_WORK TO BE COMPLETED_.
Below is a set of records. Repeat all of them exactly.

3D code data:
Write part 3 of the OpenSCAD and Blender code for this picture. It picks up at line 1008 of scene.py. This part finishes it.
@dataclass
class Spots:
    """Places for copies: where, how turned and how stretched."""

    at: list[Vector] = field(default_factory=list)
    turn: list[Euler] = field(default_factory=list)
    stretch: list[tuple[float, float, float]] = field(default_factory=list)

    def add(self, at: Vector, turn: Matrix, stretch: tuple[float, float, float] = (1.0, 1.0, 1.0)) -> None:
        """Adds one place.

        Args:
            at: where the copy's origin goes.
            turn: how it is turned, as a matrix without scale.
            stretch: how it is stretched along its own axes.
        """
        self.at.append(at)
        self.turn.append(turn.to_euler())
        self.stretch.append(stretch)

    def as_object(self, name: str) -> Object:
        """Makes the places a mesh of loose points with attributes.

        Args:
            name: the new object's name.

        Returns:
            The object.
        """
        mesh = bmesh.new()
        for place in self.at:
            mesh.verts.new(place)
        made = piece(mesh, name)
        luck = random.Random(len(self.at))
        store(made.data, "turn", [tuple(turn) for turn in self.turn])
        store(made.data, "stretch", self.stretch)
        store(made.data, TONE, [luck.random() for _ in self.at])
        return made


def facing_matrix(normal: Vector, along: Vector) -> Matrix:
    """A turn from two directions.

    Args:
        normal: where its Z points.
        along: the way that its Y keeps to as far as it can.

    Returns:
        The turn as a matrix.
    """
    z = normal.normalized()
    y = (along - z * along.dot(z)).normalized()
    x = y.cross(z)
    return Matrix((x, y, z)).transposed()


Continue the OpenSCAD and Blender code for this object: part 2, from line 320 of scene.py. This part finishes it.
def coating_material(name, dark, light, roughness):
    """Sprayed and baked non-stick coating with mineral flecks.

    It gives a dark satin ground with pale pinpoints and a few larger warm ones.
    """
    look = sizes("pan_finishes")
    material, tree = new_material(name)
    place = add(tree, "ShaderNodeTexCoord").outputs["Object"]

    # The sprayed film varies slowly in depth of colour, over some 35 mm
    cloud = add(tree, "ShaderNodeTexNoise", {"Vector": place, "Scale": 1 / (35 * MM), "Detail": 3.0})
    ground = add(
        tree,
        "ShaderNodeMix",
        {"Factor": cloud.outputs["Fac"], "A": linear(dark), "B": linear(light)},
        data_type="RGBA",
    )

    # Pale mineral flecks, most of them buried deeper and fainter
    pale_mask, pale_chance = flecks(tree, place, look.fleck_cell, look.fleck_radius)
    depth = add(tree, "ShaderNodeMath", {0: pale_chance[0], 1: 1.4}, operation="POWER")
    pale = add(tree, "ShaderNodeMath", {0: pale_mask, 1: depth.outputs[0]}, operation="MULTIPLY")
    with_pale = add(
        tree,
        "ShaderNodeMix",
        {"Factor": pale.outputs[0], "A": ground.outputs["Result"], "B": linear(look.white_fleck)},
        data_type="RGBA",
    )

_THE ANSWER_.
Write part 3 of the OpenSCAD and Blender code for this picture. It picks up at line 1008 of scene.py. This part finishes it.
@dataclass
class Spots:
    """Places for copies: where, how turned and how stretched."""

    at: list[Vector] = field(default_factory=list)
    turn: list[Euler] = field(default_factory=list)
    stretch: list[tuple[float, float, float]] = field(default_factory=list)

    def add(self, at: Vector, turn: Matrix, stretch: tuple[float, float, float] = (1.0, 1.0, 1.0)) -> None:
        """Adds one place.

        Args:
            at: where the copy's origin goes.
            turn: how it is turned, as a matrix without scale.
            stretch: how it is stretched along its own axes.
        """
        self.at.append(at)
        self.turn.append(turn.to_euler())
        self.stretch.append(stretch)

    def as_object(self, name: str) -> Object:
        """Makes the places a mesh of loose points with attributes.

        Args:
            name: the new object's name.

        Returns:
            The object.
        """
        mesh = bmesh.new()
        for place in self.at:
            mesh.verts.new(place)
        made = piece(mesh, name)
        luck = random.Random(len(self.at))
        store(made.data, "turn", [tuple(turn) for turn in self.turn])
        store(made.data, "stretch", self.stretch)
        store(made.data, TONE, [luck.random() for _ in self.at])
        return made


def facing_matrix(normal: Vector, along: Vector) -> Matrix:
    """A turn from two directions.

    Args:
        normal: where its Z points.
        along: the way that its Y keeps to as far as it can.

    Returns:
        The turn as a matrix.
    """
    z = normal.normalized()
    y = (along - z * along.dot(z)).normalized()
    x = y.cross(z)
    return Matrix((x, y, z)).transposed()


Continue the OpenSCAD and Blender code for this object: part 2, from line 320 of scene.py. This part finishes it.
def coating_material(name, dark, light, roughness):
    """Sprayed and baked non-stick coating with mineral flecks.

    It gives a dark satin ground with pale pinpoints and a few larger warm ones.
    """
    look = sizes("pan_finishes")
    material, tree = new_material(name)
    place = add(tree, "ShaderNodeTexCoord").outputs["Object"]

    # The sprayed film varies slowly in depth of colour, over some 35 mm
    cloud = add(tree, "ShaderNodeTexNoise", {"Vector": place, "Scale": 1 / (35 * MM), "Detail": 3.0})
    ground = add(
        tree,
        "ShaderNodeMix",
        {"Factor": cloud.outputs["Fac"], "A": linear(dark), "B": linear(light)},
        data_type="RGBA",
    )

    # Pale mineral flecks, most of them buried deeper and fainter
    pale_mask, pale_chance = flecks(tree, place, look.fleck_cell, look.fleck_radius)
    depth = add(tree, "ShaderNodeMath", {0: pale_chance[0], 1: 1.4}, operation="POWER")
    pale = add(tree, "ShaderNodeMath", {0: pale_mask, 1: depth.outputs[0]}, operation="MULTIPLY")
    with_pale = add(
        tree,
        "ShaderNodeMix",
        {"Factor": pale.outputs[0], "A": ground.outputs["Result"], "B": linear(look.white_fleck)},
        data_type="RGBA",
    )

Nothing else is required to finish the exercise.